On the other hand, an essential singularity has a more complicated behaviour. It does not need diverge in the first place. For instance, $\sin(1/z)$ on the real axis is bounded (it lies in the interval $\mathcal{I}=[-1,1]$). Its limit, if it would exist, would therefore be a finite number. There is no limit on the real axis as the function has the entire interval $\mathcal{I}$ as accumulation points. On the imaginay axis, on the other hand, $\sin(1/z)=\sin(-i/y)=-i\sinh(1/y)$, and its modulus diverges like $e^x/2$ with $x=1/y$ as $y\rightarrow 0$.
In fact, the absence of a limit for an essential singularity is almost maximally violated by Picard's theorem, which states that:
If $f$ is analytic with an isolated essential singularity at $z_0$, it takes all, except possibly one, complex values in any neighborhood of $z_0$.
The proof is a bit involved and we will illustrate it with a particular case. Instead of $f_1$, we will show it on the simpler case $\exp(1/z)$. For any $z=re^{i\theta}$ in a neighborhood of zero (say in an open ball of radius $\epsilon$), we have:
\begin{align} \tag{6} \exp(1/z)=\exp\left(\frac{\cos\theta-i\sin\theta}{r}\right)\,. \end{align}
We now show that this can be equated to any $z_0=r_0\exp(i\theta_0)$, i.e., that there exist $r_0$ and $\theta_0$ such that $|r_0|<\epsilon$, and (by equating the modulus and argument):
\begin{equation} \begin{cases} \exp(\cos(\theta)/r) = r_0\,, \\ -\sin(\theta)/r = \theta_0\,. \end{cases} \end{equation}
which yields:
\begin{equation} \tag{7} r=\frac{1}{\sqrt{(\ln r_0)^2+\theta_0^2}}\,, \end{equation}
and
\begin{equation} \tag{8} \tan(\theta)=-\frac{\theta_0}{\ln r_0}\,, \end{equation}
The tangent takes all real values so for any $\theta_0$ and $\ln(r_0)$, there exists a $\theta$ which will meet the required condition. As for the equation on $r$, the only constrain is that $r<\epsilon$. This however can ensured by adding enough multiples of $2\pi$ to $\theta_0$, which will not change the angle but will draw the value of $z$ closer to the origin and ultimately within any of its neighborhoods. This illustrates Picard's theorem with zero as the particular value that is not taken by the function in any of its neighborhoods (it is not taken at all since $\exp$ is never zero, even in the complex plane).
This is also the case for $f(z)=\exp(-1/z^2)$ for which we could define $f(0)=0$ and have a function everywhere differentiable (on the real axis).

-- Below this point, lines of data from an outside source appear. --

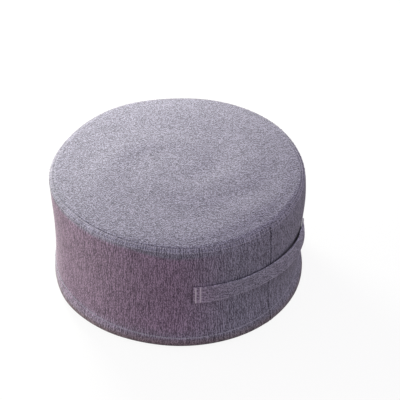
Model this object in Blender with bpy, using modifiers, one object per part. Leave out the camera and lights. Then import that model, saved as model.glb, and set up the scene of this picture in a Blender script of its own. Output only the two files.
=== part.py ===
"""Round floor pouf: one filled drum with a drawn-in side, a crowned top panel set inside
its seam, a flat base panel, and a folded handle strap sewn to the side at both ends.

Metres, +Z up. The origin is the centre of the base, on the floor. Azimuths are in degrees
about +Z: 0 faces -Y, where the handle stands off the side most, and 90 faces +X.
"""
import math

import bmesh
import bpy

# Driving dimensions
RADIUS = 0.200            # at the rolled edges, the drum's fullest
RIM_HEIGHT = 0.197        # top of the rolled upper edge
CROWN = 0.006             # rise of the top panel's middle over the rolled edge
TOP_ROLL = 0.012          # radius of the rolled upper edge
BASE_ROLL = 0.011         # radius of the rolled lower edge
WAIST = 0.0045            # how far the side is drawn in, most of all below mid height
WAIST_LOW = 0.69          # under 1 puts the waist below mid height
CLOTH = 0.002             # thickness of the top and base panels
GAP = 0.0003              # between neighbouring pieces
BASE_LIFT = 0.0006        # the rolled lower edge clears the floor by this

# Seams and sewn channels
TOP_SEAM_ANGLE = 63.0     # place of the top seam on the rolled edge, 0 outwards, 90 up
TOPSTITCH_ROWS = (0.0022, 0.0080)   # the two rows, measured down from the top seam
HEM_ROW = 0.0285          # mean height of the stitched row above the floor
BASE_SEAM_RADIUS = 0.186  # where the base panel meets the rolled lower edge
CHANNEL_DEPTH = 0.0007
CHANNEL_HALF = 0.0011     # half the width of a sewn channel
SEAM_NOTCH = 0.0009       # depth of the V that a seam leaves between two pieces
ALLOWANCE_STEP = 0.0004   # the seam allowance makes its band stand this far proud
CLOSING_SEAM = -18.0      # azimuth where the side panel's two ends are sewn together
CLOSING_DEPTH = 0.0009
CLOSING_HALF = 0.6        # degrees between the closing seam and its two flanks

# Handle strap
STRAP_HEIGHT = 0.105      # of its middle line
STRAP_WIDTH = 0.034
STRAP_THICK = 0.0025
STRAP_SEAT = 0.0004       # clearance to the side at the sewn ends
STRAP_COLUMNS = 48
LOOP_RISE = 0.35          # the strap rides up this share of how far it stands off
STRAP_PATH = (            # azimuth, and how far the upper and lower edges stand off the seat
    (-56.1, 0.0, 0.0),    # sewn end
    (-53.0, 0.0, 0.0),
    (-47.0, 0.0015, 0.0009),
    (-26.0, 0.0019, 0.0014),
    (-2.5, 0.0057, 0.0088),   # the loop for the fingers
    (2.5, 0.0057, 0.0088),
    (13.5, 0.0004, 0.0026),
    (18.5, 0.0003, 0.0012),   # sewn end
)

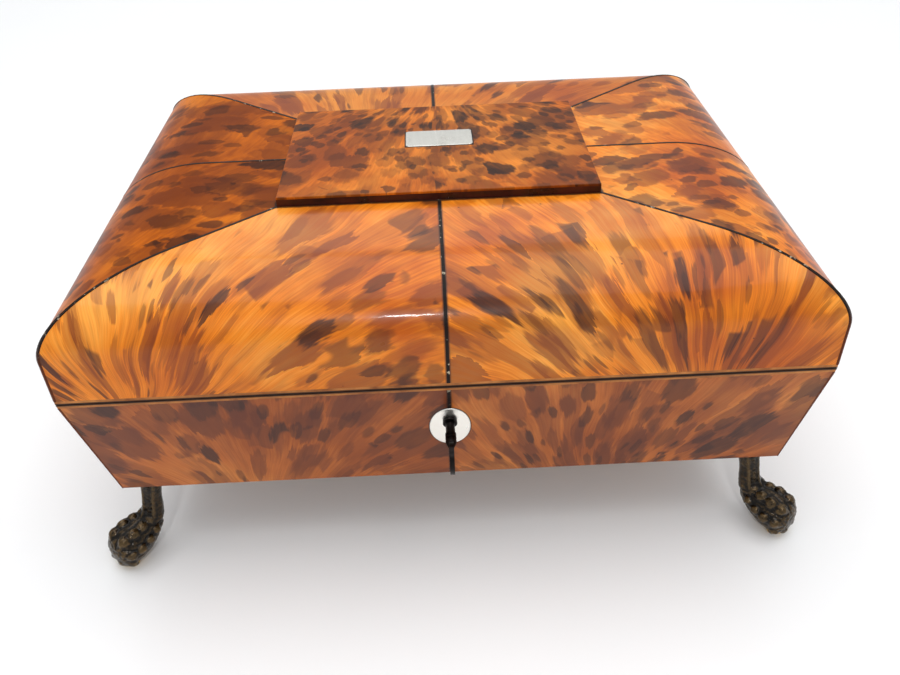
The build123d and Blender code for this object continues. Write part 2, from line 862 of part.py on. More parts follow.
middle_half = hinge_middle / 2
outer_spans = (
    (-hinge_length / 2, -middle_half - knuckle_gap),
    (middle_half + knuckle_gap, hinge_length / 2),
)
with BuildPart() as hinge_case_leaves:
    for hinge in (-hinge_place, hinge_place):
        add_leaf(hinge, seam_z - leaf_thickness, outer_spans)
    cut_knuckle_bores()
    cut_screw_holes(case_hinge_screws)
save(hinge_case_leaves, "hinge_case_leaves")

with BuildPart() as hinge_lid_leaves:
    for hinge in (-hinge_place, hinge_place):
        add_leaf(hinge, lid_foot_z, ((-middle_half, middle_half),))
    cut_knuckle_bores()
    cut_screw_holes(lid_hinge_screws)
save(hinge_lid_leaves, "hinge_lid_leaves")

with BuildPart() as hinge_pins:
    for hinge in (-hinge_place, hinge_place):
        with Locations(Location((hinge, hinge_y, hinge_z), (0, 90, 0))):
            Cylinder(hinge_pin_radius, hinge_length)
        for way in (-1, 1):
            head_x = hinge + way * (hinge_length / 2 + pin_head_length / 2)
            with Locations(Location((head_x, hinge_y, hinge_z), (0, 90, 0))):
                Cylinder(pin_head_radius, pin_head_length)
save(hinge_pins, "hinge_pins")

with BuildPart() as case_screws:
    add_screws(case_hinge_screws)
    add_screws(lock_screws)
save(case_screws, "case_screws")

with BuildPart() as lid_screws:
    add_screws(lid_hinge_screws)
    add_screws(link_screws)
save(lid_screws, "lid_screws")

# Lid rails: four mitred boards that stand on the case
for side in ("front", "back", "left", "right"):
    region = wall_wedge(side)
    with BuildPart() as rail:
        with BuildSketch(Plane.XY.offset(lid_foot_z)):
            Rectangle(seam_width - 2 * veneer, seam_depth - 2 * veneer)
            Rectangle(
                seam_width - 2 * veneer - 2 * lid_wall,
                seam_depth - 2 * veneer - 2 * lid_wall,
                mode=Mode.SUBTRACT,
            )
        extrude(amount=shoulder_z - lid_foot_z)
        add(region, mode=Mode.INTERSECT)
        if side == "front":
            span_box(
                (-link_half_width - leaf_clearance, link_y - link_width / 2 - leaf_clearance, seam_z),
                (
                    link_half_width + leaf_clearance,
                    link_y + link_width / 2 + leaf_clearance,
                    lid_foot_z + link_thickness,
                ),
                mode=Mode.SUBTRACT,
            )
            cut_screw_holes(link_screws)
        if side == "back":
            for hinge in (-hinge_place, hinge_place):
                span_box(
                    (hinge - notch_half_length, leaf_inner_y - leaf_clearance, seam_z),
                    (hinge + notch_half_length, reach, lid_foot_z + leaf_thickness),
                    mode=Mode.SUBTRACT,
                )
            cut_screw_holes(lid_hinge_screws)
    save(rail, f"lid_{side}_rail")

# Lid mouldings: four shaped timbers mitred along the hips
for side, (plane, run, arc_run) in side_planes.items():
    region = hip_wedge(side)
    with BuildPart() as moulding:
        extrude(moulding_section(plane, run, arc_run), amount=reach, both=True)
        add(region, mode=Mode.INTERSECT)
    save(moulding, f"lid_{side}_moulding")

with BuildPart() as lid_top_board:
    with BuildSketch(Plane.XY.offset(ceiling_z)):
        Rectangle(plateau_width, plateau_depth)
    extrude(amount=top_board_thickness)
save(lid_top_board, "lid_top_board")


# Tortoiseshell panels of the lid, with room for the strings between them
def build_lid_panel(label, side, half):
    """One side's panels: both halves (0), or the one to the left (-1) or right (1)."""
    plane, run, arc_run = side_planes[side]
    region = hip_wedge(side, string_width / 2)
    with BuildPart() as panel:
        section = cushion_section(plane, run, arc_run, veneer, 0, lid_foot_z + band_height)
        extrude(section, amount=reach, both=True)
        add(region, mode=Mode.INTERSECT)
        if side in ("front", "back"):
            span_box(
                (-string_width / 2, -reach, 0), (string_width / 2, reach, reach), mode=Mode.SUBTRACT
            )
        else:
            span_box(
                (-reach, -string_width / 2, 0), (reach, string_width / 2, reach), mode=Mode.SUBTRACT
            )
        if half != 0:
            split(bisect_by=Plane.YZ, keep=Keep.TOP if half > 0 else Keep.BOTTOM)
    save(panel, label)


build_lid_panel("lid_panel_front_left", "front", -1)
build_lid_panel("lid_panel_front_right", "front", 1)
build_lid_panel("lid_panels_back", "back", 0)
build_lid_panel("lid_panels_left", "left", 0)
build_lid_panel("lid_panels_right", "right", 0)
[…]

The function is not, however, complex differentiable for otherwise it would have a Taylor Series, whereas we know that it has an infinite principal part (and no term of positive power in the Laurent expansion).
Clearly, singularities often are due to a denominator going to zero. This makes the study of zeros of interest in connection with singularities. It is then useful to know that the zeros of an analytic function are isolated.
The terminology for zeros is similar: a $n$-th order zero is such that the function is zero as well as all the $n-1$ successive derivatives. In the Taylor expansion $\sum_{k=0}^\infty c_k(z-z_0)^k$, the coefficient $c_k=0$ for $k<n$ and $c_n\neq0$. We now prove that zeros of analytic functions are isolated. Assume that the zero is of order $n$, then:
\begin{equation} \tag{9} f(z)=(z-z_0)\sum_{k=n}^\infty a_k(z-z_0)^{n-k}\,. \end{equation}
Let us call $g(z)$ the function defined by the Series. It is, by definition, analytic and satisfies $g(z_0)=a_n$ (otherwise the zero would not be of order $n$). Now given that it is continuous (since it is derivable, being analytic), for any $\epsilon>0$, there exists a neighborhood of $z_0$ such that $|g(z)-g(z_0)|<\epsilon$. By using the reverse triangle inequality:
\begin{equation} \tag{10} \big||g(z)|-|g(z_0)|\big|\le|g(z)-g(z_0)| \end{equation}
we can then conclude that $|g(z)|\ge|g(z_0)|-\epsilon$, i.e., for $\epsilon$ small enough, $|g(z)|>0$ in a neighborhood of $z_0$. Since $(z-z_0)$ is zero only at $z_0$, this proves the assertion.
If $f$ is analytic at $z_0$ and has a zero of $n$th order there, then for any $g$ also analytic and such that $g(z_0)\neq0$, we then know that $h(z)=g(z)/f(z)$ is has a pole of order $n$th order at $z_0$. Such functions that are holomorphic except for isolated points where they have poles of finite orders are called meromorphic. They provide useful links to Riemann surface and in particular with the Riemann sphere.